RE(I)SPIRARE & SERVIRE
Respirare: fa fede la scoperta che, in un’improvvisa spinta in avanti, il freno si rompe. Immettere aria, filtrando brividi. L’inganno punge il viso, soccorso da plastica, cuoio, metallo e cresco. Transitare in treni senza trovare meta e poi… la meta ce l’hai sotto il naso. Una corsa che sgomenta l’affanno e scoppia in un fremito: andare a caccia di aria, ingoiarla, non buttarla via, farla scorrere, cementarla dietro un grosso filtro metallico che mi divide dall’esperienza. 24 ore di sospiri ingoiati, cercati, mai lasciati. Una distanza che diventa distacco da me stesso: mi guardo vivere immerso in un cumulo di vergogna.

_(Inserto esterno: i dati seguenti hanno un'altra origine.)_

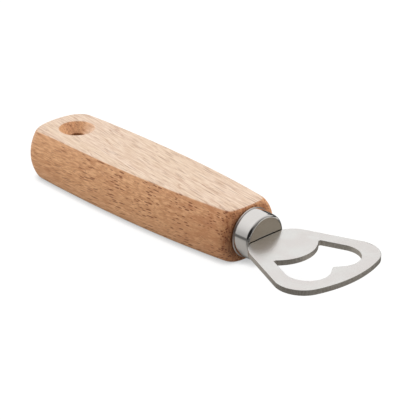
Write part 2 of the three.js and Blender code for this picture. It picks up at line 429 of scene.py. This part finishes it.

Servire: detriti pesanti di PASSATO. Cercare un posto per poter vivere; accanirsi col giorno allorchè un giro di un commosso desiderio si scolora, e diventa un passato che ritorna. Quindi scherzarci su per poi razionalizzare, e Servire l’arte: uno dei più nobili gesti. Farlo seriamente, con garbo di gesti, in silenzio senza comunicare. Ripararmi dietro un atto che ho gestito per una vita intera e prende un senso se mi si nega la possibilità di poter essere quello che faccio.
Vincere non mi è mai piaciuto perché poi hai delle responsabilità, che si presentano a me, come soffi sulle dita: le responsabilità non cercate scaldano il culo della gente in vacanza e in cambio hai grossi sorrisi per stagisti di guerra, ma si sa che la guerra è un errore se la combatti ponendoti sui binari mentre passa un tram: eh si.. ti fai male.
Rubo poco a poco quello che ho deciso di alitare: mi son deciso ad Esserci qui e ora e quando andrò in paradiso mica voglio le campane?! Basta che piova fin che l’acqua tolga la merda che ho lasciato per strada, ma che non tolga almeno l’odore: tu dovrai respirarmi (ti darò fastidio) sotto un fanale di un tram.
PROGETTO
La performance rappresenta la situazione che si crea quando dei giovani artisti si trovano a dover rimanere con le mani conserte e “rispettare” delle posizioni che non sono loro consone.
Respirare Arte ,in un uno dei luoghi pregni di essa, e non poter agire, comporta la mutazione attraverso un affannoso desiderio di “fare”; l’utilizzo di un filtro per poter inspirare aria auto-selezionata ed ispirare se stessi.
Servire l’arte come il gesto massimo di un’impresa; lavorare come cameriere (formula assunta, non solo dal performer ,ma da tanti giovani artisti, per vivere) prende la forma di una denuncia verso un voler “esserci a tutti i costi” non dettato dagli artisti stessi. Il passaggio da borsisti a stagisti comporta una rivolta: catalogare se stessi in piccoli spazi di vita momentanea (che comprime e stride) rappresenta universalmente il concetto di stasi che i giovani vivono tutti i giorni. Rompere le corde che ci legano al rispetto silenzioso potrebbe rendere l’esperienza davvero interessante.
La performance è documentata attraverso foto e video.